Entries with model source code
^^^^

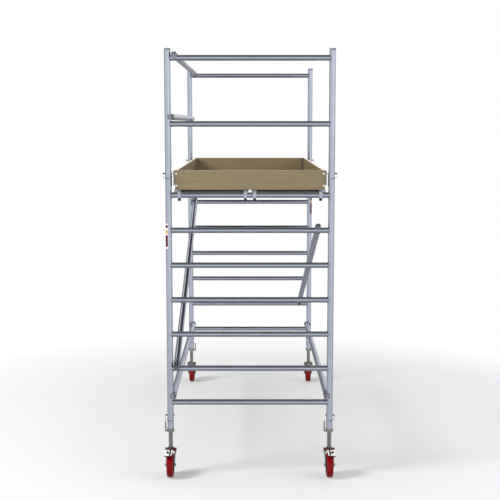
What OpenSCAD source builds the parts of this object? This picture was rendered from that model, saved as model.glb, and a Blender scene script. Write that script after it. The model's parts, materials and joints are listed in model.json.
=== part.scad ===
// Mobile scaffold tower: two ladder frames with guard rails, six braces, two deck platforms inside
// toe boards, and four screw-adjustable legs on braked castors. X is across, Y is along the deck,
// Z is up, and the origin is on the floor under the middle of the tower. Millimetres.

/* [Tower] */
// Distance between the two posts of a frame, centre to centre
frame_w = 1300; // [1290:1:1310]
// Distance between the front frame and the rear frame, centre to centre
bay_l = 3050; // [2400:10:3200]
// Height of the lowest rung above the floor
rung_1_z = 610; // [606:1:620]
// Distance from one rung to the next
rung_pitch = 282; // [278:1:284]

/* [Tubes] */
// Outer diameter of the posts
post_d = 50.8; // [50:0.2:52]
// Outer diameter of the rungs and guard rails
rung_d = 45; // [42:0.5:46]
// Outer diameter of the brace tubes
brace_d = 50.8; // [48:0.2:51]
// Wall thickness of every tube
wall = 2; // [1.6:0.1:2.4]

/* [Guard rails] */
// Height of the middle rail above the floor
mid_rail_z = 2866; // [2840:1:2900]
// Height of the top rail above the floor
top_rail_z = 3381; // [3360:1:3400]
// Height of the upper end of the guard-rail posts
guard_top_z = 3452; // [3430:1:3470]

/* [Deck] */
// Height of the standing surface
deck_z = 2345; // [2344:0.5:2346]
// Thickness of the plywood
deck_t = 15; // [9:1:15]
// Height of the toe boards
toe_h = 155; // [150:1:160]
// Thickness of the toe boards
toe_t = 20; // [18:1:20]

/* [Castors] */
// Diameter of the wheels
wheel_d = 200; // [190:1:200]
// Width of the wheels
wheel_w = 54; // [46:1:54]
// Distance from the swivel axis to the wheel's axle
castor_trail = 60; // [55:1:62]

/* [Leg screws] */
// Outer diameter of the screw tube
screw_d = 36; // [34:0.5:36]
// How far the screw goes up into the leg from where it stands
screw_up = 110; // [60:5:110]
// How far the screw comes down out of the leg from where it stands
screw_down = 150; // [60:5:150]

/* [Hidden] */
$fn = 64;
CORNERS = ["front_left", "front_right", "rear_left", "rear_right"];
SIDE_X = [-1, 1, -1, 1];
SIDE_Y = [-1, -1, 1, 1];
HANDLE_X = [-1, -1, 1, 1];

// Colours
ALUMINIUM = [0.74, 0.76, 0.83];
CAST_ALLOY = [0.62, 0.64, 0.68];
ZINC = [0.55, 0.56, 0.55];
PLYWOOD = [0.56, 0.50, 0.38];
WHEEL_RED = [0.55, 0.04, 0.06];
PEDAL_RED = [0.62, 0.06, 0.07];
BLACK = [0.08, 0.08, 0.09];

// Shared gaps: between solids of one node, and all round a turning or sliding fit
hair = 0.1;
run = 0.1;

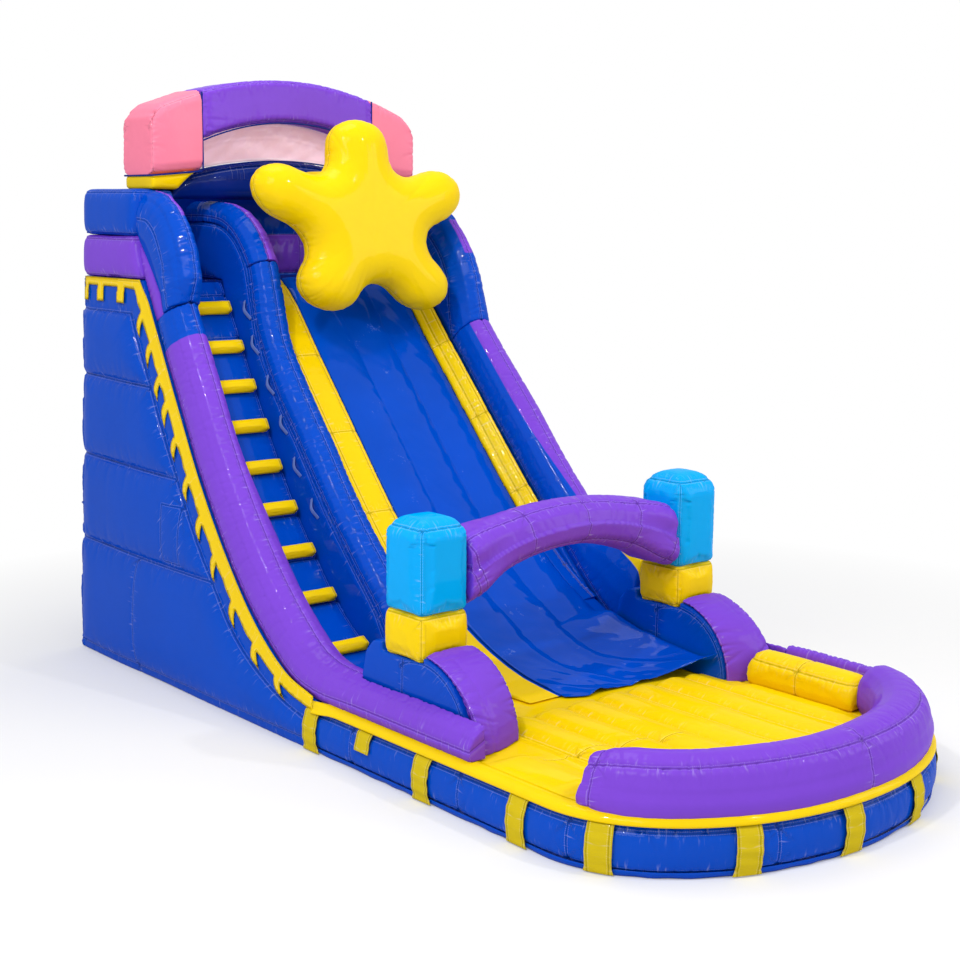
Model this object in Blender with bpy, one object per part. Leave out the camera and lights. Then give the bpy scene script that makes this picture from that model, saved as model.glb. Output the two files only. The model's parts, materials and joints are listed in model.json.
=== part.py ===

^^^^

__YOUR TASK__
Beginning with the line that contains "Model this object", repeat every line through the end of the records and nothing more.

__CORRECT ANSWER__
Model this object in Blender with bpy, one object per part. Leave out the camera and lights. Then give the bpy scene script that makes this picture from that model, saved as model.glb. Output the two files only. The model's parts, materials and joints are listed in model.json.
=== part.py ===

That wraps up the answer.